### PROMPT
Every line from the first one to the line containing "before = set(bpy.data.objects)" should be echoed exactly; leave out the rest.

### RECORDED INFORMATION
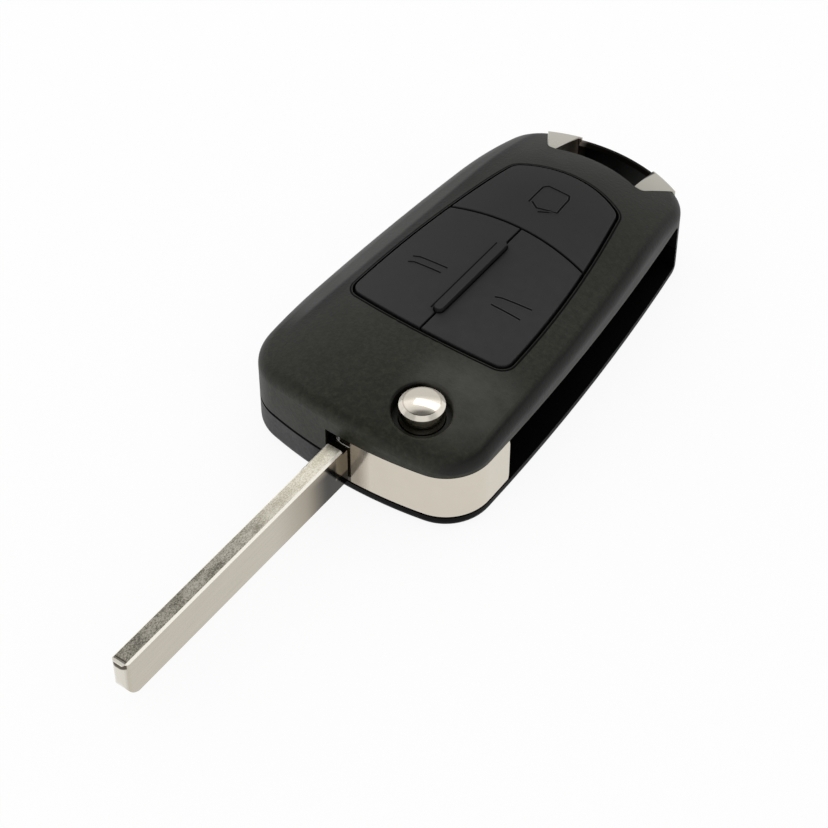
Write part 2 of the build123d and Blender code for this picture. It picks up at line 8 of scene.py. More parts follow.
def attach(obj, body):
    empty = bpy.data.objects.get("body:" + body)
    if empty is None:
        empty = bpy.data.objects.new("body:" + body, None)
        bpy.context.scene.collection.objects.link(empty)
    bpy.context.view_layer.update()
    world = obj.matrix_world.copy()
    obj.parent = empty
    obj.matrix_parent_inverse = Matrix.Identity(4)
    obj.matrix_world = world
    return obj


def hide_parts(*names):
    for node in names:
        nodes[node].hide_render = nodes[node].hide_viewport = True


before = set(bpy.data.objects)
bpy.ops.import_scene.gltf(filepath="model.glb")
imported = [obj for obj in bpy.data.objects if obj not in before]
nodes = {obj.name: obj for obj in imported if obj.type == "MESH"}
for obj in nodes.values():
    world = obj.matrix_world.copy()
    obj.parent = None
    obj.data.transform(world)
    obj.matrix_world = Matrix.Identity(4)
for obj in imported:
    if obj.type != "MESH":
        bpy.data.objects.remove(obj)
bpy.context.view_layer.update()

MM = 0.001
SAME_PLACE = 0.001           # vertices nearer than this, in millimetres, are one
SHARP = radians(28)          # edges bent more than this stay sharp
KEYS = ("left", "right", "boot")

# Picture
LENS = 108.696
EYE = (133.18, -182.95, 263.44)
EYE_TURN = (42.193, 0.0, 36.328)
FLOOR_SIZE = 4000
FLOOR_GLOW = 0.9             # share of plain white in what is seen of the floor
WHITE = (1.0, 1.0, 1.0)
FILL = (0.88, 0.88, 0.88)    # the room's light on matt surfaces
# Brightness of the ceiling, from straight across (0) to the camera's side (1)
CEILING_LEVELS = (
    (0, 0.62), (0.05, 0.72), (0.12, 1.0), (0.22, 0.88), (0.31, 0.7),
    (0.4, 0.14), (0.85, 0.12), (0.95, 0.8), (1, 0.8),
)
BACKDROP_TILT = (-0.15, 0.0, 1.0)   # the white backdrop reaches higher on the right
BACKDROP_TOP = (0.3, 0.46)          # and fades into the ceiling between these heights

# Places on the key, in millimetres
PIVOT_TO_MIDDLE = -8.3       # the casing's middle line
BLADE_TIP = -53.8
BLADE_SIDE = -6.9            # the blade's right side, which faces the camera
HEAD_FRONT = -6.6            # the head's front face lies just in front of this
STEP_START = -8.75           # where the blade's top is lowered in front of the head
STEP_FLOOR = 8.95
LIP = (-10.1, 5.2)           # front and top of the lower shell's lip beside the blade
KEY_TOP = 14.2               # above this the gasket is the raised bar
SLOT_SIDE = -9.6             # to the right of this the lower shell carries head and blade
SLOT_TOP = 10.3
SLOT_END = 55.0
PARTING = 5.4                # height of the line between the shells
CAP_EDGE = 2.65              # radius of the release button's dome
HIGHLIT_EDGE = -24.3            # left of this a painted highlight makes the casing's edge grey, measured at the pivot
EDGE_SLANT = 0.062           # and how far the line leans in towards the rear
SHEEN_SPOT = (3.5, 4.5, 16.0)     # centre of a painted sheen that makes the casing pale
SHEEN_REACH = 11.0
REAR_CENTRE = (-8.3, 36.5, 0.0)    # of the arc along the casing's rear
REAR_RADIUS = 25.4
OPENING = (-14.6, -2.0, 55.0)      # key-ring opening: left, right, front

# Dark colours that come more than once, mostly for painted shade
BLACK = (0.002, 0.002, 0.002)
SHADOW = (0.002, 0.002, 0.001)
GAP_BLACK = (0.0008, 0.0008, 0.0008)
GAP_REACH = 0.9              # painted shade turns gaps narrower than about this black

# Engraved marks on the keys: x from the middle line, y from the pivot
LOCK_STROKES = (
    ((-9.6, 22.25), (-8.6, 22.6), (-3.85, 22.65)),
    ((-9.5, 20.95), (-8.65, 21.3), (-4.1, 21.35)),
)
UNLOCK_STROKES = (
    ((4.75, 22.0), (5.7, 22.45), (10.1, 23.4)),
    ((5.15, 20.5), (9.85, 20.85)),
)
BOOT_STROKES = (
    ((-2.4, 40.7), (-2.45, 44.5), (-1.9, 45.15), (1.7, 45.15), (2.1, 44.4), (2.3, 41.1)),
    ((2.3, 41.1), (-0.1, 39.6)),
    ((-2.0, 41.0), (-0.7, 40.2), (2.3, 41.1)),
)
BAR_SHADOW_LINE = ((-1.13, 14.95), (-1.13, 30.95))   # painted shadow line beside the raised bar
STROKE_STEP = 0.35
# Profiles across a mark: side and height above the key
STROKE_RISE = 0.006
STROKE_PROFILE = (
    (-0.27, -0.01), (-0.2, 0.05), (-0.15, STROKE_RISE),
    (0.15, STROKE_RISE), (0.2, 0.05), (0.27, -0.01),
)
BAR_SHADOW_PROFILE = ((-0.14, STROKE_RISE), (0.0, STROKE_RISE), (0.14, STROKE_RISE))
RIM_PROFILE = (
    (0.02, -0.01), (0.04, 0.02), (0.09, 0.02),
    (0.12, STROKE_RISE), (0.37, STROKE_RISE), (0.41, -0.01),
)
WINDOW = ((-24.0, 8.0), (8.0, 53.0))          # area that holds the key window's edge
DROP_HEIGHT = 30.0           # the marks are laid down on the keys from here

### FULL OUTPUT
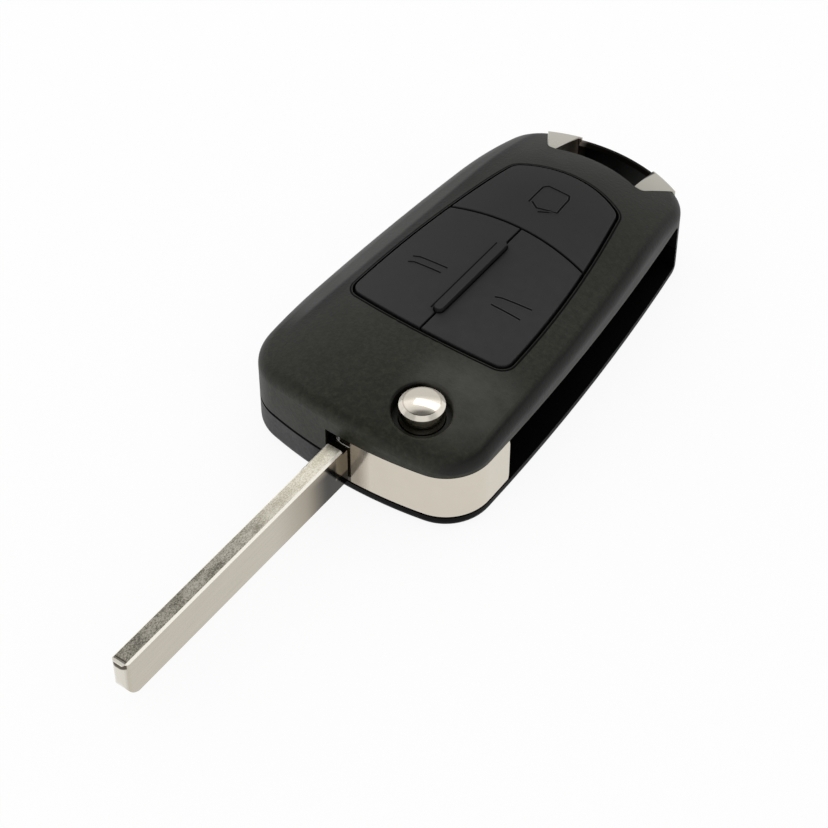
Write part 2 of the build123d and Blender code for this picture. It picks up at line 8 of scene.py. More parts follow.
def attach(obj, body):
    empty = bpy.data.objects.get("body:" + body)
    if empty is None:
        empty = bpy.data.objects.new("body:" + body, None)
        bpy.context.scene.collection.objects.link(empty)
    bpy.context.view_layer.update()
    world = obj.matrix_world.copy()
    obj.parent = empty
    obj.matrix_parent_inverse = Matrix.Identity(4)
    obj.matrix_world = world
    return obj


def hide_parts(*names):
    for node in names:
        nodes[node].hide_render = nodes[node].hide_viewport = True


before = set(bpy.data.objects)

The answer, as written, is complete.